Lendlease’s $12 billion in assets in Singapore sit in different structures, including the $S1.52 billion ($1.8 billion) Singapore-listed Lendlease Global Commercial REIT and partnerships, such as its 50 per cent stake in the Vita Growth Partners life sciences joint venture with US private equity firm Warburg Pincus.

The company is currently developing two new office developments – a two-tower head office complex for blue-chip client Singtel and the 33-storey Shaw Tower – which will add a further $5 billion to the company’s funds under management, Lombardo said.

The company was also in discussions with landowners of two more sites about potential developments, he said.

“They’re two very key sites that may help unlock another site,” Lombardo said.

“So we’re working at the moment with the existing owners around designs and what we think we can do to unlock more value through those sites.”

But in Singapore – as in Australia – Lendlease has capital partners wanting to exit.

The Abu Dhabi Investment Authority (ADIA), a long-term partner in Lendlease’s O’Connell Street precinct – a 6737-square-metre site in central Sydney with a planned 72-storey, 309-metre tower – wants to exit that investment.

The sovereign wealth fund also wants to sell its 70 per cent stake in Paya Lebar Quarter, the precinct of three office towers and one retail centre that houses Lendlease’s own Singapore office. Lendlease owns the remaining 30 per cent.

“ADIA’s changed tack a little bit around their strategy,” Lombardo said.

With the O’Connell project going through council planning processes, now was a good time for ADIA to sell, he said.

“They didn’t want to put the future capital up for development. And there’s a number of interested parties. We think that will make a great location for further development.”

ADIA, like many investors do, changed its investment strategies – in this case from holding to selling assets – and Lendlease was now working with ADIA to sell the shopping centre adjacent to Singapore’s MRT Paya Lebar rail station, Lombardo said.

While the sovereign wealth fund also wanted to sell the three office towers, at a time of falling interest rates, Lendlease was encouraging ADIA to wait until the office market had recovered, he said.

“What we’ve said to them is we believe there’s value in the office to continue to hold because we’re seeing positive rental reversion that in the last 12 months alone, the office rental reversions have been 10 per cent-plus here, and there are low incentives. So that’s adding value to the future of the assets.”

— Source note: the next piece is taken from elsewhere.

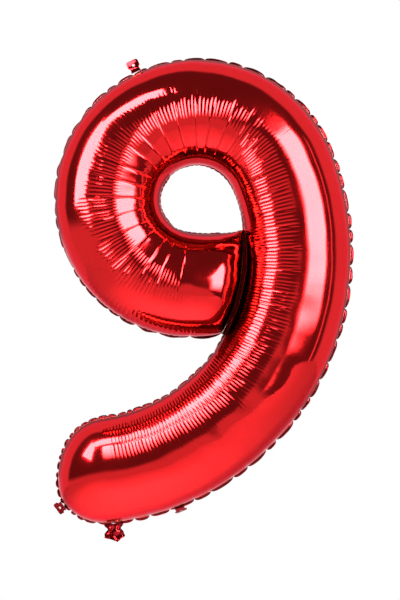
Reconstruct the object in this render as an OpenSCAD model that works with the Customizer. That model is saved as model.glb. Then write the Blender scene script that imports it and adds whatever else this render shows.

Lendlease’s long relationship with Singapore

Lombardo, who lived in Singapore for five years as the company’s regional head before taking over as chief executive in 2021, said the company’s long history in the country gave it a competitive advantage.

Its first project was building 5000 public housing units – the form of housing that 80 per cent of Singaporeans live in – in 1973, just eight years after the country gained independence from Britain.

“We’ve been here for over 50 years and Singapore’s just turned 60 this year,” he said. “We’ve been a big part of how Singapore has developed.”

Lendlease expanded into asset management 25 years ago with Parkway Parade, a mixed-use development with 52,555 square metres of retail and 17,412 square metres of office on Marine Parade, eight kilometres east of the city’s CBD.

Lombardo is eyeing future residential development opportunities that will come when, from 2030, the government closes the 800-hectare Paya Lebar Air Base, which served as the country’s international airport from 1955 until the opening of Changi Airport in 1981.

A photo shoot of Lombardo by the Financial Review’s photographer in the Paya Lebar public square on a weekday afternoon was frequently interrupted overhead by military jets coming in to land on the runway three kilometres away.

Mind the jets: Lombardo’s Financial Review picture shoot at Paya Lebar Quarter was punctuated by the sound of military planes landing overhead.
Mind the jets: Lombardo’s Financial Review picture shoot at Paya Lebar Quarter was punctuated by the sound of military planes landing overhead. Photo: Caroline Chia

While most of the land will be used for public housing, there will be opportunities for privately owned housing and other commercial developments as the airbase site is developed over the 20-30 year horizon, Lombardo said.

“They’ll do housing there under the Housing Development Board and they’ll look at uses of assets they need within this precinct to serve the community,” he said.